- **WHAT IS REQUIRED**: Lines containing the string "with" are to be counted. Write only how many there are.

Lines of data:
___
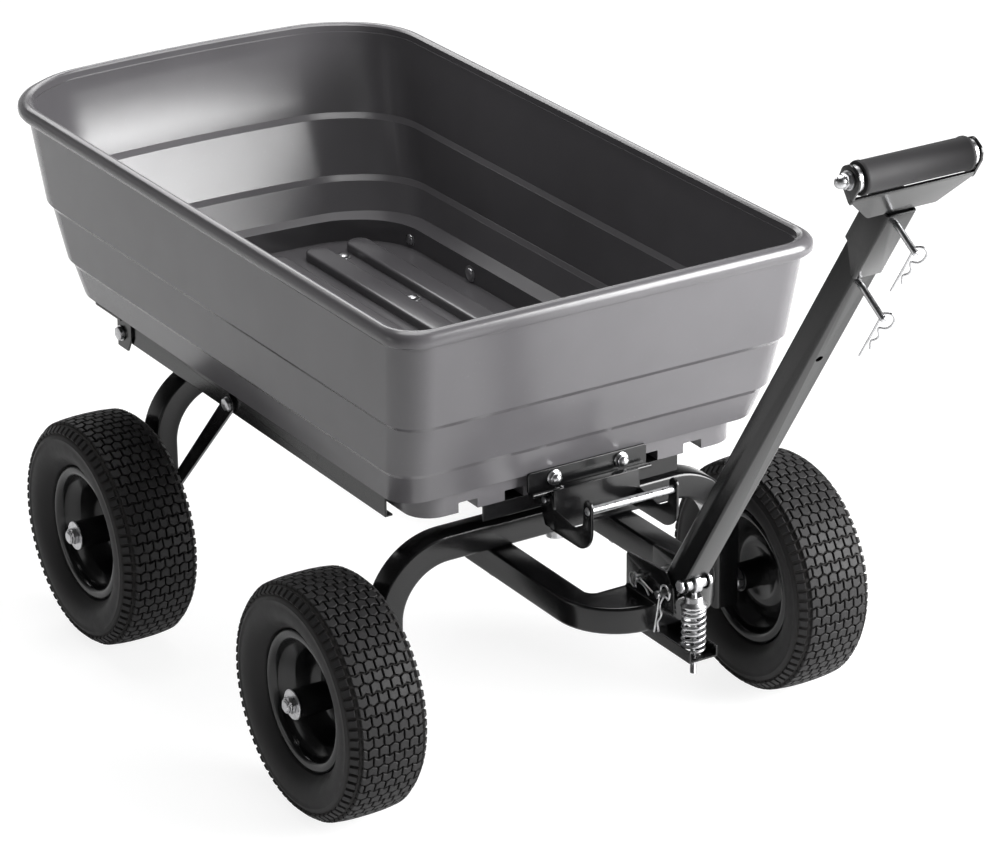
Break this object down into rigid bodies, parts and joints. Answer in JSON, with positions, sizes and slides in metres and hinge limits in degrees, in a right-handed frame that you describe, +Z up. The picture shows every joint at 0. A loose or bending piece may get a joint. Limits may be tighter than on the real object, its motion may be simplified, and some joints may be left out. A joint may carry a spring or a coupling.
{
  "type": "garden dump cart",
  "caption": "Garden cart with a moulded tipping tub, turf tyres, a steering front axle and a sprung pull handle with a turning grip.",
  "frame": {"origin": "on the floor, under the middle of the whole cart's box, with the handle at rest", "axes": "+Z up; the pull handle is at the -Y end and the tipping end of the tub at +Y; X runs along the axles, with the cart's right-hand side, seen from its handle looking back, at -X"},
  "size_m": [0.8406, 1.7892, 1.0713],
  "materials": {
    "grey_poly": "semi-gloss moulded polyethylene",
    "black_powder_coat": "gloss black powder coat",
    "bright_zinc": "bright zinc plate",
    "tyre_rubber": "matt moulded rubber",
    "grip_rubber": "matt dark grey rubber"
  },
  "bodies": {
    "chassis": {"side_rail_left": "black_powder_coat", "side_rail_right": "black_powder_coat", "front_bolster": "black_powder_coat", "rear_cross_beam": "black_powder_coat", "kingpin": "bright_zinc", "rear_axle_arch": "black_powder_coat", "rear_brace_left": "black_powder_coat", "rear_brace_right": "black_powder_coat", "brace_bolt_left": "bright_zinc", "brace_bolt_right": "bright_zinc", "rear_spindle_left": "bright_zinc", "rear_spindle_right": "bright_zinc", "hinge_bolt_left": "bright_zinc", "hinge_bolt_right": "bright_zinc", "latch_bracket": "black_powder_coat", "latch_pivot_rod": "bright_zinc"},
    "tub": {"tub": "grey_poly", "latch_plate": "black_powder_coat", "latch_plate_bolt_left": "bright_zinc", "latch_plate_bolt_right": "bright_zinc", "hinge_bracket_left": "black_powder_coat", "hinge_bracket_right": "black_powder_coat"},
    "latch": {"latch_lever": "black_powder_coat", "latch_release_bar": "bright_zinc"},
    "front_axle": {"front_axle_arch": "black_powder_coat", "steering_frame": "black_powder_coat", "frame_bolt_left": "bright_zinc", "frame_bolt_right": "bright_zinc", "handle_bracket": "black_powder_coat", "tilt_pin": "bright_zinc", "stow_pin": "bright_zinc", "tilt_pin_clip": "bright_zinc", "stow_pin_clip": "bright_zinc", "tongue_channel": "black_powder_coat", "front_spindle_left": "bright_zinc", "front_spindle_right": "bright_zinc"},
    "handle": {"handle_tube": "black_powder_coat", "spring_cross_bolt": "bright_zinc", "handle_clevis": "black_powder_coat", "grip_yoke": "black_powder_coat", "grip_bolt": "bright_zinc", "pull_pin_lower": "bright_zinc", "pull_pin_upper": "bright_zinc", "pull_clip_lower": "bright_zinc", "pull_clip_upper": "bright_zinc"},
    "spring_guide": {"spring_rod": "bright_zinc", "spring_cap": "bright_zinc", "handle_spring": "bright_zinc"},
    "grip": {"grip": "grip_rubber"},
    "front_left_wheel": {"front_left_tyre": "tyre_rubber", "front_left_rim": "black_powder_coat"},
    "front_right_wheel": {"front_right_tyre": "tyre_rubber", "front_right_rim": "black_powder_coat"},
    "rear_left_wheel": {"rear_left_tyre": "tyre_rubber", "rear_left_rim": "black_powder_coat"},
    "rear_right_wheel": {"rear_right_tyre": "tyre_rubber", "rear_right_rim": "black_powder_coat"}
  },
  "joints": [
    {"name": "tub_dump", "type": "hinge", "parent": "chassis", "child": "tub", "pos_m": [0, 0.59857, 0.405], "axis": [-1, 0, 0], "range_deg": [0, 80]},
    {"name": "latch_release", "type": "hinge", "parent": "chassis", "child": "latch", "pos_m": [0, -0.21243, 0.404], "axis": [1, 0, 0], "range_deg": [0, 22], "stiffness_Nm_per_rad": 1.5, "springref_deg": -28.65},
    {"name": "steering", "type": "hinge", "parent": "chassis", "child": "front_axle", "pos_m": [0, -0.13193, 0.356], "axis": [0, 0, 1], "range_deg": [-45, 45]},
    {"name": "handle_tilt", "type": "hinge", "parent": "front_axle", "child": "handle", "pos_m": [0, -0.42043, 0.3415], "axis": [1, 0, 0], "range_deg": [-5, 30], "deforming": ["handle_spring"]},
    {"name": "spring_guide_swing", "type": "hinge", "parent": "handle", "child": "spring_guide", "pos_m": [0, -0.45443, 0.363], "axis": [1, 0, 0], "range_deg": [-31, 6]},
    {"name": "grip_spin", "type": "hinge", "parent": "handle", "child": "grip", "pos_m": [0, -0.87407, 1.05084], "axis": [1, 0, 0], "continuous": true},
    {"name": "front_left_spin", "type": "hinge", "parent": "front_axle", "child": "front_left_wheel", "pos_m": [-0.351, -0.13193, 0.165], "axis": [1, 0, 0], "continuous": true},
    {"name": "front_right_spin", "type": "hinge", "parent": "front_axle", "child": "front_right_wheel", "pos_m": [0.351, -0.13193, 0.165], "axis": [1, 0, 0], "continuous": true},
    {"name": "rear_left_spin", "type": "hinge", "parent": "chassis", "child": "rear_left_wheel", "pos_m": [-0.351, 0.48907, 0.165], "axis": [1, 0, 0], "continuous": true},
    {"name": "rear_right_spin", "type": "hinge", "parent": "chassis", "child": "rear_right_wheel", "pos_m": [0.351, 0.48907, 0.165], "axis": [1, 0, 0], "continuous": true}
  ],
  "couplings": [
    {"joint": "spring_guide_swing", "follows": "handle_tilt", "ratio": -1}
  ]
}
___
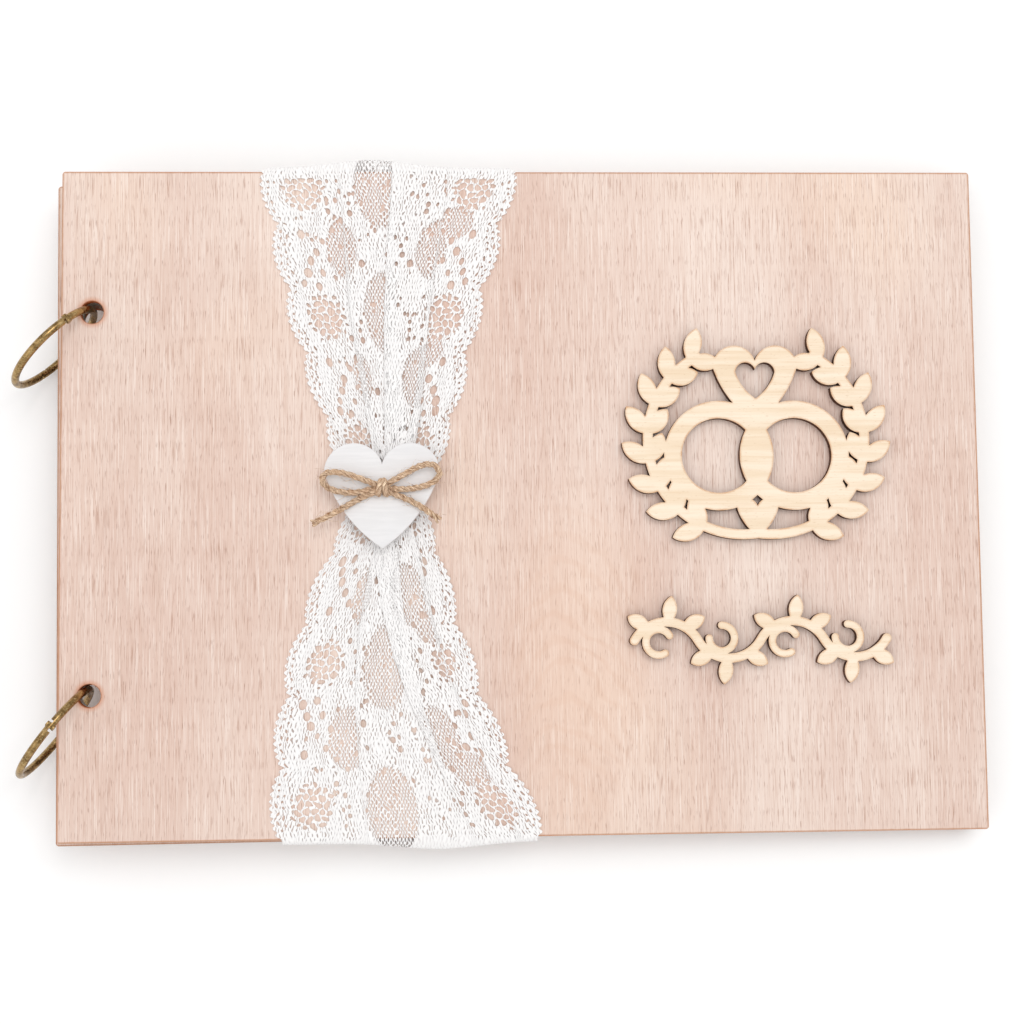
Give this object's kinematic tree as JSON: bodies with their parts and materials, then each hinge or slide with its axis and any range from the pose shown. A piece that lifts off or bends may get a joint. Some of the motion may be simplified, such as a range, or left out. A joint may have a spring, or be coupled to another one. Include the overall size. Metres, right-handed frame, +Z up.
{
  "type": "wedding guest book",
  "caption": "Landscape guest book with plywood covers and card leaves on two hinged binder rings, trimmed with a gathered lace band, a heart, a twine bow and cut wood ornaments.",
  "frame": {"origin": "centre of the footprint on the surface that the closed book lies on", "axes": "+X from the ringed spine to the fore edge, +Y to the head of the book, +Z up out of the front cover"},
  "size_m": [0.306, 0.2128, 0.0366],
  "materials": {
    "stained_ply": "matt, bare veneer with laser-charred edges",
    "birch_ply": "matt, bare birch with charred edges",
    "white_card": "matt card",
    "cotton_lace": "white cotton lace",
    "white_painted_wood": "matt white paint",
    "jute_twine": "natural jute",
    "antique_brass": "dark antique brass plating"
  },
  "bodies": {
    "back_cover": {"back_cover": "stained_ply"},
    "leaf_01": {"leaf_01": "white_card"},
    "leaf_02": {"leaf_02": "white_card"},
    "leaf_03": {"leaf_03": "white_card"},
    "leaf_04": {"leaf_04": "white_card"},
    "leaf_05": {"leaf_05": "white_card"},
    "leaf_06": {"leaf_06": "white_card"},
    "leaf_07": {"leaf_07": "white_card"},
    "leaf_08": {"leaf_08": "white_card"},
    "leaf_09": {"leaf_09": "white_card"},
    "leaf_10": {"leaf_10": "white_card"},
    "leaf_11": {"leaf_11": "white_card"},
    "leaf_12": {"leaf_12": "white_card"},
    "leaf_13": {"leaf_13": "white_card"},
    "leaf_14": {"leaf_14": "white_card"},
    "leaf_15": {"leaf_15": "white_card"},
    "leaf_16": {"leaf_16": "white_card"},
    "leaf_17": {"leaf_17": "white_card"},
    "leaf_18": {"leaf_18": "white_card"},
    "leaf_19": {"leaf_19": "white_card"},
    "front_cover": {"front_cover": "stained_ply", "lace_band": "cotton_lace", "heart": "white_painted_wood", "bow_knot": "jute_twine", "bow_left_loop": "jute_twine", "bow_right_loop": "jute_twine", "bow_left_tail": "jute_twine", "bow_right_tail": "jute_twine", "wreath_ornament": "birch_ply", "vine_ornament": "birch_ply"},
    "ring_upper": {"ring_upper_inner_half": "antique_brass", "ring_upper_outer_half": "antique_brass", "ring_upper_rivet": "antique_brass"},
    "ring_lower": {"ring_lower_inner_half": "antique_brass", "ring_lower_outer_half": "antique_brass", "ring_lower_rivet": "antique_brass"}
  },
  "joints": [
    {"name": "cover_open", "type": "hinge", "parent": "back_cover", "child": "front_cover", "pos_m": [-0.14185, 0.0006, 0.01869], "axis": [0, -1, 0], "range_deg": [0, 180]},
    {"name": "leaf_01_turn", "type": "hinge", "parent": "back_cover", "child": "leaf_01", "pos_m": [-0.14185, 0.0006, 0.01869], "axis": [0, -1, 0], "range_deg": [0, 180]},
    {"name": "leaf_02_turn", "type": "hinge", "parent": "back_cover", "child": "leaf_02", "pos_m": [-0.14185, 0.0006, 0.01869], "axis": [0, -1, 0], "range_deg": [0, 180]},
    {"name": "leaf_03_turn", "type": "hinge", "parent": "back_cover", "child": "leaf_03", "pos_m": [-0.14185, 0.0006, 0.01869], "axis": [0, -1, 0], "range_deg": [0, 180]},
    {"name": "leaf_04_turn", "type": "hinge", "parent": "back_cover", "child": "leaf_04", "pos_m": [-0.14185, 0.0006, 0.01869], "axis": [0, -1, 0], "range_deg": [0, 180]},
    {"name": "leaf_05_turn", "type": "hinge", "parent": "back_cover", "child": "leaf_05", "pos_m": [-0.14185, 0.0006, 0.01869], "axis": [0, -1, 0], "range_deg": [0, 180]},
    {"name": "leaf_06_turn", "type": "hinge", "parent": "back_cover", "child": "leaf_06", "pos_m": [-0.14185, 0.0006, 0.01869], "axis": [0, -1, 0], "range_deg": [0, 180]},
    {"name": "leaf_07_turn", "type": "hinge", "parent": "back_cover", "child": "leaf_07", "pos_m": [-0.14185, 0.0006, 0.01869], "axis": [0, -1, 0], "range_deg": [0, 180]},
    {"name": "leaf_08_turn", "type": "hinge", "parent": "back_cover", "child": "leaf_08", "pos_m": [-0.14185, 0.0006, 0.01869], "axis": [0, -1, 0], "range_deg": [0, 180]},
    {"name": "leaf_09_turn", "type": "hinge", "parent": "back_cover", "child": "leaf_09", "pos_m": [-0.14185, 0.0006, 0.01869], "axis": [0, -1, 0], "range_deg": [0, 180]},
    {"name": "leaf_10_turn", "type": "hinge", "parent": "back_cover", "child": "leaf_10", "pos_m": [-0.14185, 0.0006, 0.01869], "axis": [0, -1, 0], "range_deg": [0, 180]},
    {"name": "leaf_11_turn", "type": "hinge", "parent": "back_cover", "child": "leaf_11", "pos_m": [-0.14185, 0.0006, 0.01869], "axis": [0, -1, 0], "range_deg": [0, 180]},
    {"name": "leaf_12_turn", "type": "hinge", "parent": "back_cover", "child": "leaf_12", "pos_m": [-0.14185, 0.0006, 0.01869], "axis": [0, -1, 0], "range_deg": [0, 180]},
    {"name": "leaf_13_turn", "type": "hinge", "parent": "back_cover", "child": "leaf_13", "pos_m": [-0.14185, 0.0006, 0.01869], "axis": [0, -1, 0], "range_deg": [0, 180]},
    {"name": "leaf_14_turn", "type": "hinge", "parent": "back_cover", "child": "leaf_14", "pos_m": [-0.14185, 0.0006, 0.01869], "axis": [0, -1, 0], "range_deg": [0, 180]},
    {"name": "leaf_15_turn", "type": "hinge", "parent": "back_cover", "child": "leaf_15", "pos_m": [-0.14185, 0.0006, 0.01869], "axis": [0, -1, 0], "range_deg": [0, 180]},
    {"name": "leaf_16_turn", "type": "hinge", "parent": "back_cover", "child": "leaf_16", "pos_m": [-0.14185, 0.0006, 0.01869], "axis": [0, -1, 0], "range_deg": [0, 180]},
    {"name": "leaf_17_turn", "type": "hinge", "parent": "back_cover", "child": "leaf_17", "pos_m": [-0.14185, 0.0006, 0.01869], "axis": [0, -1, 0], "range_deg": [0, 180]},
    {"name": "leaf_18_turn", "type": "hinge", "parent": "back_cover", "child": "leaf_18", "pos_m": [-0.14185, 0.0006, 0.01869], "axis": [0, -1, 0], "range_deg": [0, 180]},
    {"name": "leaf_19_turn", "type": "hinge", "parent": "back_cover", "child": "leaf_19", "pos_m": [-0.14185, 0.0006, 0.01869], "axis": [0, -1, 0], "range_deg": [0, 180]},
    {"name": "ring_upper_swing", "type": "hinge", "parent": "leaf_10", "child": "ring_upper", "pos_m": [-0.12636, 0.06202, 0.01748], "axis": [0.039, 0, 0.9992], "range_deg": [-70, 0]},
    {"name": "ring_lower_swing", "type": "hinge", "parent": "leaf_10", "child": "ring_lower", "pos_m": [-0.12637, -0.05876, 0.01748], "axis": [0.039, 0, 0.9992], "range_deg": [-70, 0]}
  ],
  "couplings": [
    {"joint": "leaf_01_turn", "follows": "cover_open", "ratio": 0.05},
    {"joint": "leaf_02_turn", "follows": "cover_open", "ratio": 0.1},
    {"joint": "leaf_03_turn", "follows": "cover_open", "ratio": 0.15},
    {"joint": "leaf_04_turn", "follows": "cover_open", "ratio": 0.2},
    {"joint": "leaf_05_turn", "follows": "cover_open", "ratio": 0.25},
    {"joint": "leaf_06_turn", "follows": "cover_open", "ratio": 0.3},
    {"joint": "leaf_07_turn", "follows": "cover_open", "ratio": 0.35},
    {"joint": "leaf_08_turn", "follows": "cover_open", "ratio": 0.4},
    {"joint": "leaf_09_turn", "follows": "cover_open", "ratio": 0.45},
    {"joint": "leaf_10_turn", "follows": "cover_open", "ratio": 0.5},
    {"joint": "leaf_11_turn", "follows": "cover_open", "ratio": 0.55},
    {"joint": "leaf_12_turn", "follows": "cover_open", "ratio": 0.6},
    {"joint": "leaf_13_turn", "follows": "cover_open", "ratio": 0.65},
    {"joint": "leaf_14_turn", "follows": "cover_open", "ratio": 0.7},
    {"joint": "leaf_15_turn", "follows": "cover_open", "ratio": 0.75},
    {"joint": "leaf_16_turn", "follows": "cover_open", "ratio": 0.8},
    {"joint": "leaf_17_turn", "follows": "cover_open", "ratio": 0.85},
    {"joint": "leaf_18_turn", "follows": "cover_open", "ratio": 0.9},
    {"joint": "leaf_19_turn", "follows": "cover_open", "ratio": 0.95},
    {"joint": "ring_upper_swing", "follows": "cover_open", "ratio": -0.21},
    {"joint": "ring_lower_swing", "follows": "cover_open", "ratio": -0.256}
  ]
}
___
- **IN RESPONSE**: 7